06/11/2020 16:05 EDT | Updated 06/12/2020 05:09 EDT

Tennessee Lawmakers Vote To Keep KKK Leader’s Bust In Capitol, Igniting Protests

The bust of Confederate general Nathan Bedford Forrest was likened to a monument to Adolf Hitler. Supporters said removing it would erase history.

Protesters rallied outside of the Tennessee state Capitol Wednesday after lawmakers voted to keep a bust of a Confederate general and Ku Klux Klan leader on full display in the capitol, following arguments that removing it would erase history and could be offensive to some.

A House committee in Nashville voted 11 to 5 Tuesday to continue displaying the bronze bust of Nathan Bedford Forrest, which has survived public protests and demands for its removal since it was erected in 1978.

Venita Lewis, right, led a demonstration Wednesday in Nashville that demanded the removal of a bust of Nathan Bedford Forrest from inside the State Capitol.

Venita Lewis, who helped organize protests outside the Capitol this week, argued that keeping symbols of racism and white supremacy on public display does nothing but hurt current and future generations of Black people.

Demonstrators take part in a protest Wednesday outside of the Tennessee Capitol. The bust of Nathan Bedford Forrest, a former Confederate general and Ku Klux Klan leader, has been the center of controversy for years.

“Hell, I don’t want to be reminded that I was a slave. I don’t want to tell my children that,” Lewis, wearing a T-shirt reading “I will breathe,” told a crowd on Wednesday. “We are generating racism and hate for the next generation. It’s not fair to you, your children and your children’s children.”

Republican lawmakers argued that removing the bust wasn’t the solution and that it could open the door to other controversial monuments being torn down.

Rep. Jerry Sexton (R), who voted against the bust’s removal, appeared to excuse the state’s history of racism.

The bust has been a controversial addition to the Capitol since it was erected in 1978.

“It was not against the law to own slaves back then. Who knows, maybe some of us will be slaves one of these days. Laws change,” Sexton, who is white, told the legislative panel. “But what about the people that I represent, that it will offend them if we move this? They’ll be offended. They won’t like it. But it doesn’t seem to matter.”

He went on to question House Democrats’ understanding of ethics, since they support abortion.

“Who decides what is ethical, what is right, when we’re killing millions of babies every year in this country because of abortion,” Sexton said.

Rep. London Lamar, a Black Democrat who represents Memphis, said there is no complexity in this issue. 

“Supporting Nathan Bedford Forrest is supporting racism. There is no grey area. There is no way around. You’re either for it or against it. Period,” she tweeted.

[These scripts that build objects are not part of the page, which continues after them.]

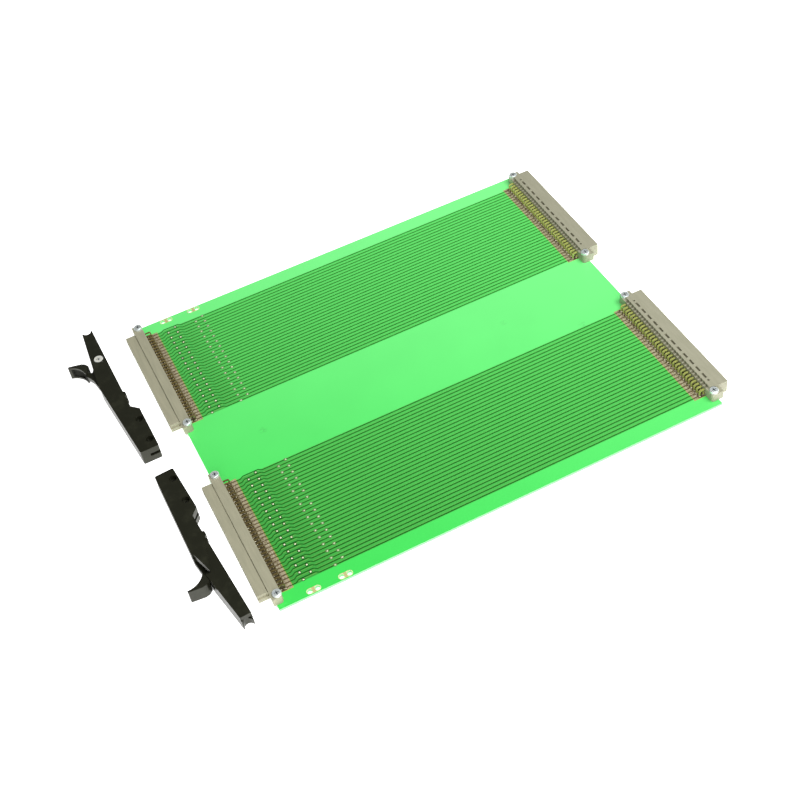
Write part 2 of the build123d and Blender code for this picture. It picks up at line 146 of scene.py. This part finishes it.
class Finish:
    """One node material, whose shader reads values worked out from the place on the object."""

    def __init__(self, name):
        self.material = bpy.data.materials.new(name)
        self.material.use_nodes = True
        self.tree = self.material.node_tree
        self.tree.nodes.clear()
        self.place = self.node("TexCoord", out="Object")
        x, y, z = (self.node("SeparateXYZ", {}, {0: self.place}, out=axis) for axis in range(3))
        self.x = (x - CORNER.x) / MM
        self.y = (y - CORNER.y) / MM
        self.z = (z - CORNER.z) / MM
        beyond = self.y.math("GREATER_THAN", WIDTH / 2)
        self.bank_y = self.y - BANKS["near"] - beyond * (BANKS["far"] - BANKS["near"])
        self.past_line = ((self.bank_y / GRID).fraction() - 0.5) * GRID
        self.off_line = abs(self.past_line)
        # Painted light: depth runs from 0 at the near left to 1 at the far right of the board, and finishes
        # use it to paint their colours lighter where the light falls stronger.
        self.depth = (self.x * (0.4 / LENGTH) + self.y * (0.6 / WIDTH)).step(-0.1, 1.1)

    def node(self, kind, settings=None, inputs=None, out=0):
        """Any node: its settings are set first, then the values or links of its sockets."""
        made = self.tree.nodes.new("ShaderNode" + kind)
        for name, value in (settings or {}).items():
            setattr(made, name, value)
        for key, value in (inputs or {}).items():
            if isinstance(value, Value):
                self.tree.links.new(value.socket, made.inputs[key])
            else:
                made.inputs[key].default_value = value
        return Value(self, made.outputs[out] if made.outputs else None)

    def noise(self, size, detail=3.0, roughness=0.55, stretch=(1, 1, 1)):
        """Noise from about 0.25 to 0.75, whose grains are size millimetres across."""
        place = self.node("Mapping", {}, {"Vector": self.place, "Scale": stretch})
        inputs = {"Vector": place, "Scale": 1 / (size * MM), "Detail": detail, "Roughness": roughness}
        return self.node("TexNoise", {}, inputs)

    def blend(self, factor, first, second):
        """Colour first where factor is 0, and second where it is 1."""
        settings = {"data_type": "RGBA"}
        return self.node("Mix", settings, {0: factor, 6: as_color(first), 7: as_color(second)}, out=2)

    def shade(self, factor, color, low, high):
        """A colour made darker or lighter, from low times to high times."""
        amount = self.node("MapRange", {}, {0: factor, 3: low, 4: high})
        grey = self.node("CombineColor", {}, {0: amount, 1: amount, 2: amount})
        settings = {"data_type": "RGBA", "blend_type": "MULTIPLY"}
        return self.node("Mix", settings, {0: 1.0, 6: as_color(color), 7: grey}, out=2)

    def upness(self):
        """The z of the surface's own direction, 1 on top and -1 below."""
        direction = self.node("NewGeometry", out="Normal")
        return self.node("SeparateXYZ", {}, {0: direction}, out=2)

    def bump(self, height, depth):
        """Relief whose height 1 stands depth millimetres out."""
        return self.node("Bump", {}, {"Height": height, "Distance": depth * MM, "Strength": 1.0})

    def surface(self, color, roughness=0.5, metallic=0.0, normal=None, **fixed):
        """The shader at the end. Sockets in fixed are the same all over the surface."""
        inputs = {"Base Color": as_color(color), "Roughness": roughness, "Metallic": metallic}
        if normal is not None:
            inputs["Normal"] = normal
        for name, value in fixed.items():
            inputs[name.replace("_", " ")] = value
        shader = self.node("BsdfPrincipled", {}, inputs)
        self.node("OutputMaterial", {}, {"Surface": shader})
        return self.material


def as_color(color):
    """Three numbers get their alpha. A value stays as it is."""
    return color if isinstance(color, Value) or len(color) == 4 else (*color, 1.0)


def any_of(masks):
    """The largest of several values."""
    largest, *others = masks
    for mask in others:
        largest = largest.either(mask)
    return largest


def box_mask(finish, low_x, high_x, half_width, edge=0.12):
    """1 inside a box in plan, on both banks, and 0 outside it."""
    along = finish.x.step(low_x - edge, low_x + edge) * (1 - finish.x.step(high_x - edge, high_x + edge))
    return along * (1 - abs(finish.bank_y).step(half_width - edge, half_width + edge))


def round_masks(finish, columns, low, high):
    """1 round every contact line at each of the columns, and 0 past the given radii."""
    return any_of([1 - (finish.x - column).distance(finish.off_line).step(low, high) for column in columns])


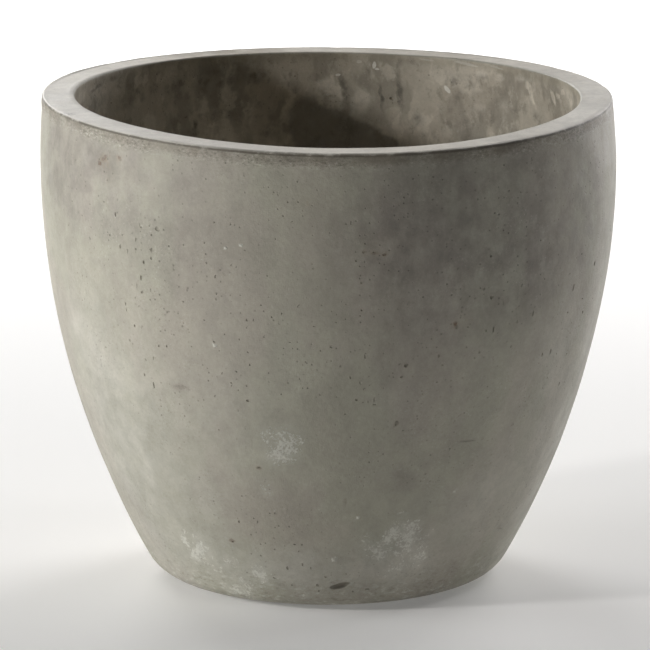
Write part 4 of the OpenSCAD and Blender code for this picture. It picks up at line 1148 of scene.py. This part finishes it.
    # painted pinholes, dark dots of painted shade pushed in by the bump, and pale specks too small for geometry
    d1, c1 = g.cells(250)
    r1, r2 = g.first(c1)
    clump = g.mul(g.ramp(g.noise(13, 4, 0.6, g.scaled(1, 1, 1, (5, 5, 5))), 0.42, 0.60), g.ramp(g.noise(45, 4, 0.6, g.scaled(1, 1, 1, (2, 8, 5))), 0.36, 0.60, 0.2, 1))
    dots = g.mul(g.mul(g.ramp(d1, 0.12, 0.25, 1, 0), g.ramp(r1, 0.68, 0.80)), g.add(g.add(0.2, g.mul(m_dark, 0.7)), g.mul(clump, 0.8)))
    dots = g.mul(dots, g.ramp(m_rim, 0.2, 0.8, 1, 0.35))
    col = g.mix(g.mul(dots, 0.62), col, (0.13, 0.115, 0.09))
    crumb = g.noise(480, 4, 0.72, g.scaled(1, 1, 0.9, (3, 3, 7)))
    low = g.mul(g.ramp(crumb, 0.33, 0.43, 1, 0), g.add(0.12, g.mul(clump, 0.88)))
    high = g.mul(g.ramp(crumb, 0.58, 0.68), g.add(0.12, g.mul(clump, 0.88)))
    plain = g.ramp(m_rim, 0.2, 0.8, 1, 0.45)
    col = g.mix(g.mul(g.mul(low, plain), 0.42), col, (0.15, 0.135, 0.11))
    col = g.mix(g.mul(g.mul(high, plain), 0.26), col, (0.60, 0.58, 0.52))

    # painted shade: inside a hole it is darker and browner
    col = g.mix(g.mul(m_painted_pit_shade, 0.46), col, (0.150, 0.132, 0.102))
    col = g.scale_colour(col, tone)
    g.link(col, g.bsdf.inputs["Base Color"])

    rough = g.ramp(g.noise(60, 4, 0.6), 0.3, 0.7, 0.52, 0.66)
    rough = g.add(rough, g.mul(lime, 0.12))
    g.link(rough, g.bsdf.inputs["Roughness"])
    g.bsdf.inputs["Specular IOR Level"].default_value = 0.5
    g.bsdf.inputs["IOR"].default_value = 1.5

    h = g.add(g.mul(g.noise(210, 4, 0.6), 0.55), g.mul(g.noise(900, 3, 0.6), 0.16))
    h = g.sub(h, g.mul(dots, 0.6))
    h = g.add(h, g.mul(lime, 0.22))
    h = g.add(h, g.mul(g.mul(near_top, part), g.mul(grit, 1.3)))
    g.link(g.bump(h, 0.00062), g.bsdf.inputs["Normal"])
    return g.mat


# ------------------------------------------------------------------ rubber and wire
def rubber(name, colour, dusty):
    g = Graph(name)
    n = g.noise(90, 4, 0.6)
    fine = g.noise(900, 3, 0.6)
    col = g.mix(g.ramp(n, 0.3, 0.7), colour, tuple(min(1.0, c * 1.35) for c in colour))
    col = g.mix(g.mul(g.ramp(g.noise(160, 5, 0.7), 0.5, 0.72), dusty), col, (0.30, 0.28, 0.25))
    g.link(col, g.bsdf.inputs["Base Color"])
    g.link(g.ramp(fine, 0.3, 0.7, 0.52, 0.70), g.bsdf.inputs["Roughness"])
    g.bsdf.inputs["Specular IOR Level"].default_value = 0.4
    g.link(g.bump(g.add(g.mul(fine, 0.4), g.mul(n, 0.6)), 0.0002), g.bsdf.inputs["Normal"])
    return g.mat


def wire():
    g = Graph("rusted_wire")
    n = g.noise(260, 5, 0.65)
    col = g.mix(g.ramp(n, 0.40, 0.60), (0.20, 0.165, 0.145), (0.215, 0.105, 0.055))
    g.link(col, g.bsdf.inputs["Base Color"])
    g.link(g.ramp(n, 0.35, 0.65, 0.45, 0.85), g.bsdf.inputs["Roughness"])
    g.link(g.ramp(n, 0.40, 0.60, 0.9, 0.1), g.bsdf.inputs["Metallic"])
    g.link(g.bump(g.noise(700, 4, 0.6), 0.00015), g.bsdf.inputs["Normal"])
    return g.mat


def dress(node, mat):
    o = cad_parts[node]
    o.data.materials.clear()
    o.data.materials.append(mat)


mat_concrete = concrete()
casting.data.materials.append(mat_concrete)
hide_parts("shell")
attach(casting, "planter")

mat_stopper = rubber("stopper_rubber", (0.030, 0.030, 0.032), 0.35)
mat_pad = rubber("pad_rubber", (0.022, 0.022, 0.023), 0.25)
mat_wire = wire()
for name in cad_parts:
    if name.startswith("foot_pad"):
        dress(name, mat_pad)
    elif name == "drain_stopper":
        dress(name, mat_stopper)
    elif name != "shell":
        dress(name, mat_wire)

# ------------------------------------------------------------------ floor, light and camera
floor_me = bpy.data.meshes.new("floor")
ring = [(14 * math.cos(2 * math.pi * i / 96), 14 * math.sin(2 * math.pi * i / 96), 0.0) for i in range(96)]
floor_me.from_pydata(ring, [], [list(range(96))])
floor = bpy.data.objects.new("floor", floor_me)
scene.collection.objects.link(floor)
fm = bpy.data.materials.new("pale_floor")
fm.use_nodes = True
fb = fm.node_tree.nodes["Principled BSDF"]
fb.inputs["Base Color"].default_value = (0.86, 0.855, 0.845, 1)
fb.inputs["Roughness"].default_value = 0.9
fb.inputs["Specular IOR Level"].default_value = 0.1
fb.inputs["Emission Color"].default_value = (1, 1, 1, 1)
fd = fm.node_tree.nodes.new("ShaderNodeVectorMath")
fd.operation = "LENGTH"
fq = fm.node_tree.nodes.new("ShaderNodeMapping")      # the white ground glows brighter to both sides, painted light that also lights the planter from below
fq.inputs["Scale"].default_value = (1.0, 0.45, 1.0)
fo = fm.node_tree.nodes.new("ShaderNodeTexCoord").outputs["Object"]
fm.node_tree.links.new(fo, fq.inputs["Vector"])
fm.node_tree.links.new(fq.outputs[0], fd.inputs[0])
far = fm.node_tree.nodes.new("ShaderNodeVectorMath")  # beyond the lamps the ground glows as pale as the backdrop
far.operation = "LENGTH"
fm.node_tree.links.new(fo, far.inputs[0])
last = None
for away, lo, hi, a, b in ((fd, 0.45, 1.8, 0.135, 0.40), (far, 3.0, 4.3, 0.0, 0.46)):
    fr = fm.node_tree.nodes.new("ShaderNodeMapRange")
    fr.interpolation_type = "SMOOTHSTEP"
    fr.inputs["From Min"].default_value = lo
    fr.inputs["From Max"].default_value = hi
    fr.inputs["To Min"].default_value = a
    fr.inputs["To Max"].default_value = b
    fm.node_tree.links.new(away.outputs["Value"], fr.inputs["Value"])
    if last is not None:
        fs = fm.node_tree.nodes.new("ShaderNodeMath")
        fm.node_tree.links.new(last, fs.inputs[0])
        fm.node_tree.links.new(fr.outputs[0], fs.inputs[1])
        last = fs.outputs[0]
    else:
        last = fr.outputs[0]
fm.node_tree.links.new(last, fb.inputs["Emission Strength"])
floor_me.materials.append(fm)


def softbox(name, az, el, dist, w, h, power, colour=(1, 1, 1), aim=(0, 0, 0.22)):
    """A square soft light. az is measured from +X towards +Y, in degrees."""
    l = bpy.data.lights.new(name, "AREA")
    l.shape = "RECTANGLE"
    l.size, l.size_y = w, h
    l.energy = power
    l.color = colour
    o = bpy.data.objects.new(name, l)
    a, e = math.radians(az), math.radians(el)
    o.location = Vector(aim) + Vector((math.cos(e) * math.cos(a), math.cos(e) * math.sin(a), math.sin(e))) * dist
    o.rotation_mode = "QUATERNION"
    o.rotation_quaternion = (Vector(aim) - o.location).to_track_quat("-Z", "Y")
    o.visible_camera = False
    scene.collection.objects.link(o)
    return o


LIGHTS = [
    ("key", -156, 16, 3.4, 0.34, 0.34, 49.0, (1.0, 0.985, 0.965)),
    ("left_low", -180, 6, 3.4, 1.5, 1.5, 51.0),
    ("left", -171, 22, 3.4, 1.5, 1.5, 4.0),
    ("right_back", 60, 30, 3.4, 1.4, 1.4, 39.0, (1.0, 0.98, 0.98)),
    ("right_back_low", 50, 6, 3.4, 1.5, 1.5, 47.0, (1.0, 0.98, 0.98)),
    ("right_high", 8, 45, 3.4, 0.6, 0.6, 8.0),
    ("back", 112, 22, 3.4, 1.5, 1.5, 58.0),
]
for row in LIGHTS:
    softbox(*row)

world = bpy.data.worlds.new("studio")
scene.world = world
world.use_nodes = True
wt = world.node_tree
wt.nodes.clear()
w_out = wt.nodes.new("ShaderNodeOutputWorld")
w_mix = wt.nodes.new("ShaderNodeMixShader")
w_dim = wt.nodes.new("ShaderNodeBackground")
w_pale = wt.nodes.new("ShaderNodeBackground")
w_path = wt.nodes.new("ShaderNodeLightPath")
w_dim.inputs["Color"].default_value = (*(0.012, 0.012, 0.012), 1)
w_dim.inputs["Strength"].default_value = 1.0
w_pale.inputs["Color"].default_value = (0.90, 0.90, 0.895, 1)
wt.links.new(w_path.outputs["Is Camera Ray"], w_mix.inputs[0])
wt.links.new(w_dim.outputs[0], w_mix.inputs[1])
wt.links.new(w_pale.outputs[0], w_mix.inputs[2])
wt.links.new(w_mix.outputs[0], w_out.inputs[0])

cam_data = bpy.data.cameras.new("camera")
cam_data.sensor_width = 36.0
cam_data.lens = 332.1
cam_data.clip_end = 60
cam = bpy.data.objects.new("camera", cam_data)
scene.collection.objects.link(cam)
cam.location = (-0.0020, -5.1083, 1.3973)
aim = Vector((-0.0020, 0.0, 0.2192))
cam.rotation_mode = "QUATERNION"
cam.rotation_quaternion = (aim - cam.location).to_track_quat("-Z", "Y")
scene.camera = cam
scene.view_settings.view_transform = "Standard"
scene.view_settings.look = "None"
scene.view_settings.exposure = 0.0
scene.view_settings.gamma = 1.0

Rep. Antonio Parkinson, another Black Democrat from Memphis, likened the public imagery of Forrest to the state displaying Nazi propaganda. 

“What if every day you walked into the House or Senate chambers and you saw a bust of Hitler before you entered?” he posted on social media. “That sickness in the pit of your stomach that you’re feeling right now ... that’s what we feel everytime we (African Americans) enter the capitol of Tennessee.”

Forrest, the first grand wizard of the KKK, amassed a fortune as a plantation owner and slave trader prior to serving in the Confederate Army during the Civil War.

Forrest was the first grand wizard of the KKK and a general in the Confederate Army.

There had been a push to honor Forrest in the Capitol as far back as 1901, according to the Nashville Scene. Talk of erecting a monument in his memory reportedly died down until the 1960s, when the civil rights movement inspired a new wave of Confederate monuments to be erected across the country.

State Democrats did have some success Wednesday in the passage of a bill that would eliminate the governor of having to continue to proclaim Nathan Bedford Forrest Day, an annual state holiday on July 13. Democrats had tried to eliminate the holiday altogether but were unsuccessful.

Late last month, a statue of the late Tennessee lawmaker and newspaper publisher Edward Carmack was toppled by anti-racism protesters in front of the state Capitol.

Carmack’s editorial work included endorsing the lynchings of Black men in Memphis who were trying to establish a grocery store in the late 1800s. When Black civil rights pioneer and newspaper writer Ida B. Wells spoke out against the lynchings, Carmack incited a mob against her and her newspaper office was destroyed. Carmack went on to become a successful politician and the statue of him was erected on the Capitol’s grounds in 1927, according to the Tennessee State Museum’s website.

Currently, the statue of him has been moved offsite to undergo repairs. It will then be returned to the Capitol, Fox 17 Nashville reported Monday.